Overbrook Foundation
- Formation: April 1949; 77 years ago
- Founder: Frank Altschul
- Tax ID no.: 13-6088860
- Headquarters: New York
- President and CEO: Stephen A. Foster
- Revenue: $22.9 million (2024)
- Endowment: $13.2 million (2024)
- Website: www.overbrook.org

= Overbrook Foundation =

American philanthropic organization

The Overbrook Foundation is a philanthropic organization, founded in 1949. Since its creation, it has donated more than $188 million to education and progressive causes.

==History==

Frank and Helen Altschul created Overbrook to fund education causes including his alma mater, Yale University. Altschul was an early supporter of NPR.

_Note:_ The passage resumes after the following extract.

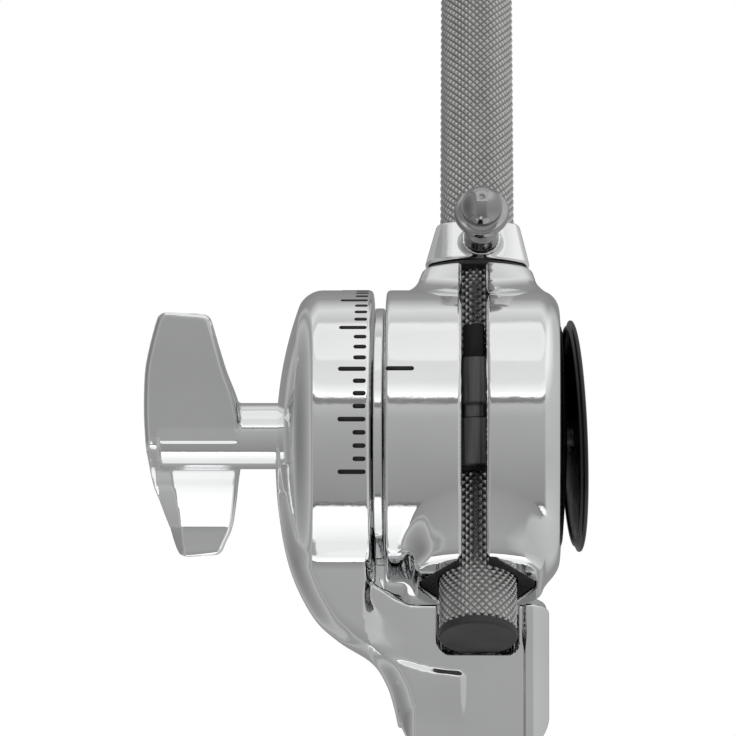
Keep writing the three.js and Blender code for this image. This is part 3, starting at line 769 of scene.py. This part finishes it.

After Altschul's death in 1981, the foundation hired professional management under the stewardship of family members.

==Major grants and initiatives==

The foundation provides grants averaging $40,000 to causes including human rights and environmental causes primarily in the western hemisphere.

The foundation supports, for example, In Our Backyard, a crowdfunder of New York City environmental projects.

==Position on political contributions==

In 2015, Overbrook joined with like-minded foundations including the Rockefeller Brothers Fund, the Ford Foundation, the Carnegie Corporation of New York, and the Turner Foundation to decry corporate contributions to political causes in the wake of the Citizens United v. FEC case.